In 2005, Bruno Peyron placed the bar very high: 50 days, 16 hours, 20 minutes and 4 seconds. As such Groupama 3 must cross the finish line off Ushant before 26th December (St Stephen’s Day) at 08h 09′ 26” UTC.
25 October 2009
Over the years, I’ve done the foredeck on a variety of boats, from Ruffian 23 to J24 to Benny 31.7 and 36.7. It’s always a challenge, good fun, but hard work.
At the windward mark, I’m so busy I don’t see any of the boat on boat close contact as I set the pole and sneak the tack and hoist the kite.
At the leeward mark, I’m so busy hoisting the jib/genoa, dropping the pole, gathering the kite, tidying lines that I miss any close boat on boat manoeuvers, but I get to hear afterwards all manner of self-congratulatory comments from the back of the boat. And, I get to hear all manner of accusatory yelps if anything untoward happens on the foredeck.
Hence, I have always thought of the front of the boat as Adventureland, while the back of the boat is Fantasyland. The guys in the middle? They are stuck in Wonderland.
A poster’s signature on Sailing Anarchy offers this brilliant take on the front of the boat:
“Good day and thank you for calling the foredeck. Right now all our friendly foredeck staff are busy packing spinnakers or helping other crew members.
one for a headsail change…
two for a spinnaker peel…
three for a windward douse..
four for a leeward douse..
five for a hoist…
six for a gybe…
or leave us a message and one of our courteous bow-people will get back to you as soon as possible.
In a hurry? No problem! Simply email your request to firstname.lastname@example.org and we will respond within twenty four boat lengths.
For answers to frequently asked questions, please visit: www.stfubackthere.com.
Thanks again and have a good race.”
Credit to SA poster Cats Rule.
16 October 2009
I have no idea what this one is about…or why the Lifeboat guy is smiling.
This one happened in north Brittany. The boat was floated off, undamaged, at the following high tide.
15 October 2009
Legally Brunette, the X-41 owned by Dubliners Cathal Drohan and Paul Egan is the sole Irish entry in the 77 boat Rolex Middle Sea Race which starts at noon on Saturday from Grand Harbour in Malta. The race is hosted by Royal Malta Yacht Club.
Starting from Grand Harbour, the boats will sail a course leaving to port the Island of Sicily, the Aeolian Islands (including Strombolicchio), the Egadi Islands (except Marettimo Island), Pantelleria and Lampedusa Islands, through the South Comino Channel, keeping Malta to starboard, to the finish line in Marsamxett Harbour. The Islands of Ustica, Linosa and Lampione are not marks of the course. The length of the course is approximately 606 nautical miles. The Course Record, established by “Rambler” in 2007, is 1day, 23hours, 55mins 3secs.

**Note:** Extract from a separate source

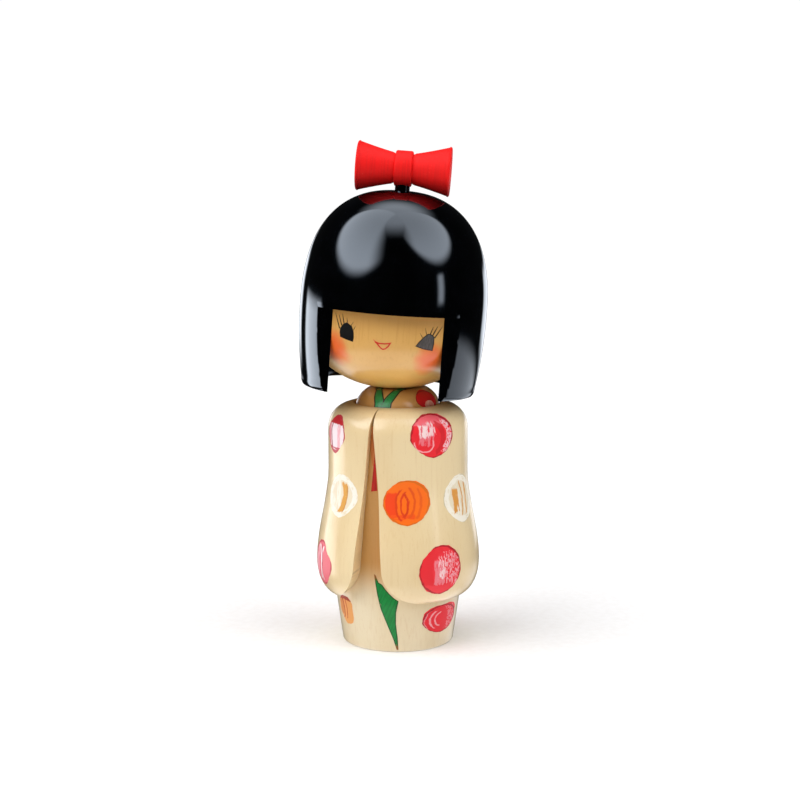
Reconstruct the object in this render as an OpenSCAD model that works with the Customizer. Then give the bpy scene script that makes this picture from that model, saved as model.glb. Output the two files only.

The Brunette was a tad overpowered at the start of this year’s Dublin to Dingle Race but went on to win the event under IRC.
Also racing is Barry Hurley, of Dinah and OSTAR 2009 fame, who was asked to helm Italian entry Aziza, a Grand Soleil 40.
We’ll be following the Race Tracker.
10 October 2009
Will the Green Dragon return for the next edition? Or will the syndicate sell her. Will there be an Irish entry in 2011?
Portsmouth, England – 9 October 2009 — The new look Volvo Open 70 Rule, published today along with the Notice of Race, confirm changes set to enhance the fleet racing in the 11th Volvo Ocean Race, which will start from its new home base of Alicante in Spain in the autumn of 2011.
The changes come as a result of extensive analysis carried out over the past 12 months by the Rule Management Group led by technical expert Ken McAlpine (Volvo Open 70 Rule) and rules expert Bill Edgerton (Notice of Race) in consultation with previous competitors.
“This is the first time the race organisation has had a process in place to draft the Rule together with the sailors and teams to this extent,” commented Volvo Ocean Race CEO, Knut Frostad. “What we have come up with, I believe, are the right changes at the right time,” he said. “What this Rule does is limit what it takes to win the race, therefore making winning it more achievable and entry into race more attractive to a larger number of teams,” he explained.
Changes include a move to furling or hanked headsails – no headfoils are allowed and a reduction from 24 to 17 race sails per boat. A single-boat team can only build 15 new sails prior to the race, and a team using a new boat and a second generation boat can build only 23 pre-race sails. Stacking of sails and equipment is restricted to the mid section of the boat below deck.